Persist Redis streams to CSV

Primary LanguagePythonBSD 2-Clause "Simplified" LicenseBSD-2-Clause

Drainpipe is a tool to persist messages from multiple Redis Streams to single CSV file on disk.

Usage:

docker run -v <LOCAL_DIR>:/app/data --network host usasha/drainpipe <PATTER_TO_MATCH_STREAMS> <CSV_FILE_NAME>

e.g. docker run -v /data:/app/data --network host usasha/drainpipe mystream_\* mystream.csv (don't forget to escape * in pattern)

Drainpipe will constantly searching for new streams matching pattern and save all new messages to CSV. Old messages will not be stored. First message in new stream will only initialize stream and also will not be dumped.

If you need more flexibility use ENV variables:

  • redis_host
  • redis_port
  • idle_seconds: seconds to sleep between checks for new messages
  • header: specify keys you want to store (e.g. 'user_id,item_id,stars'), drainpipe will add stream and timestamp fields
  • consumer_group: useful when you want to use more than ane drainpipe on stream to store updates to more than one file (e.g. streams 1, 2, 3 -> small.csv; 2, 4, 6 -> even.csv)
  • consumer_name: to be able to run multiple replicas of same drainpipes for scaling

Usage patterns:

Drainpipes could be scaled and work in groups for better performance.

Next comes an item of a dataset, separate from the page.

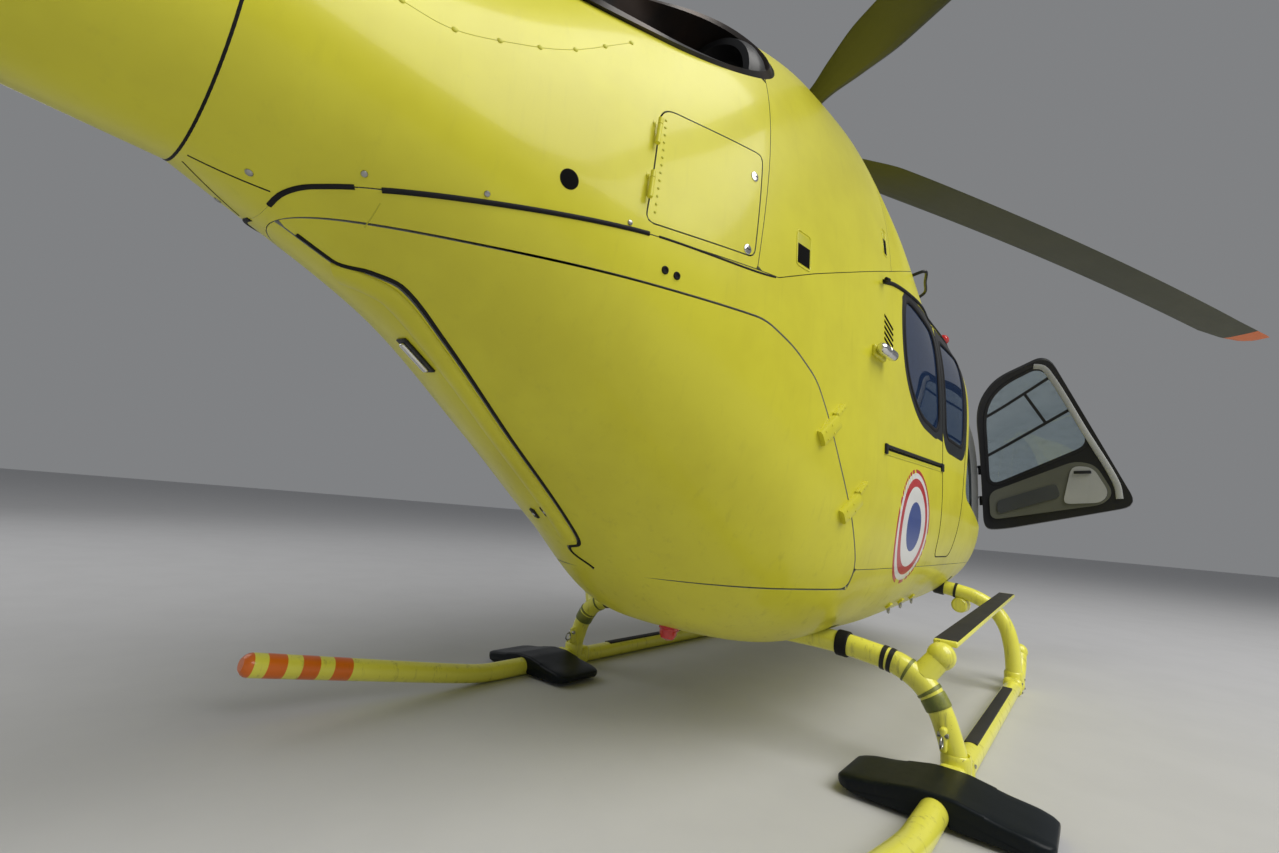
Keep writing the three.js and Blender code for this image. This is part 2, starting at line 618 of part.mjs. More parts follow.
const BLADE_ROWS = [
  { r: 188, chord: 118, thick: 52 }, { r: 420, chord: 130, thick: 48 },
  { r: 640, chord: 210, thick: 56 }, { r: 900, chord: 285, thick: 46 },
  { r: 1200, chord: 290, thick: 36 }, { r: 1900, chord: 290, thick: 34 },
  { r: 2700, chord: 290, thick: 34 }, { r: 3500, chord: 290, thick: 33 },
  { r: 4200, chord: 290, thick: 31 }, { r: 4650, chord: 286, thick: 28 },
  { r: 4900, chord: 250, thick: 22, back: 22 }, { r: 5060, chord: 190, thick: 16, back: 55 },
  { r: 5100, chord: 120, thick: 10, back: 85 },
];
const LENS = [
  [0.5, 0], [0.44, 0.42], [0.3, 0.8], [0.12, 1], [-0.12, 0.86], [-0.32, 0.5], [-0.46, 0.14],
  [-0.5, 0], [-0.46, -0.1], [-0.32, -0.3], [-0.12, -0.5], [0.12, -0.62], [0.3, -0.6], [0.44, -0.36],
];
function blade(azimuth) {
  const rings = BLADE_ROWS.map(({ r, chord, thick, back = 0 }) => {
    const z = ROTOR.z - ROTOR.droop * (r / ROTOR.radius) ** 2;
    return LENS.map(([c, h]) => [r, c * chord - back, z + (h * thick) / 2]);
  });
  const g = loft(rings);
  g.rotateZ(THREE.MathUtils.degToRad(azimuth));
  g.translate(ROTOR.x, 0, 0);
  return solid(g);
}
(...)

Single stream to CSV file (single grainpipe/goup) st_1 -> st1.csv:

drainpipe st_1 st1.csv

Multiple streams to CSV file (single grainpipe/goup) st_1, st_2, st_3 -> st1-3.csv:

drainpipe st_\* st1.csv

Multiple streams to multiple CSV files (two grainpipes/goups) st_21, st_31, st_51 -> ones.csv; st_21, st_22, st_23 -> twos.csv:

drainpipe st_\*1 st1.csv

drainpipe st_2\* st1.csv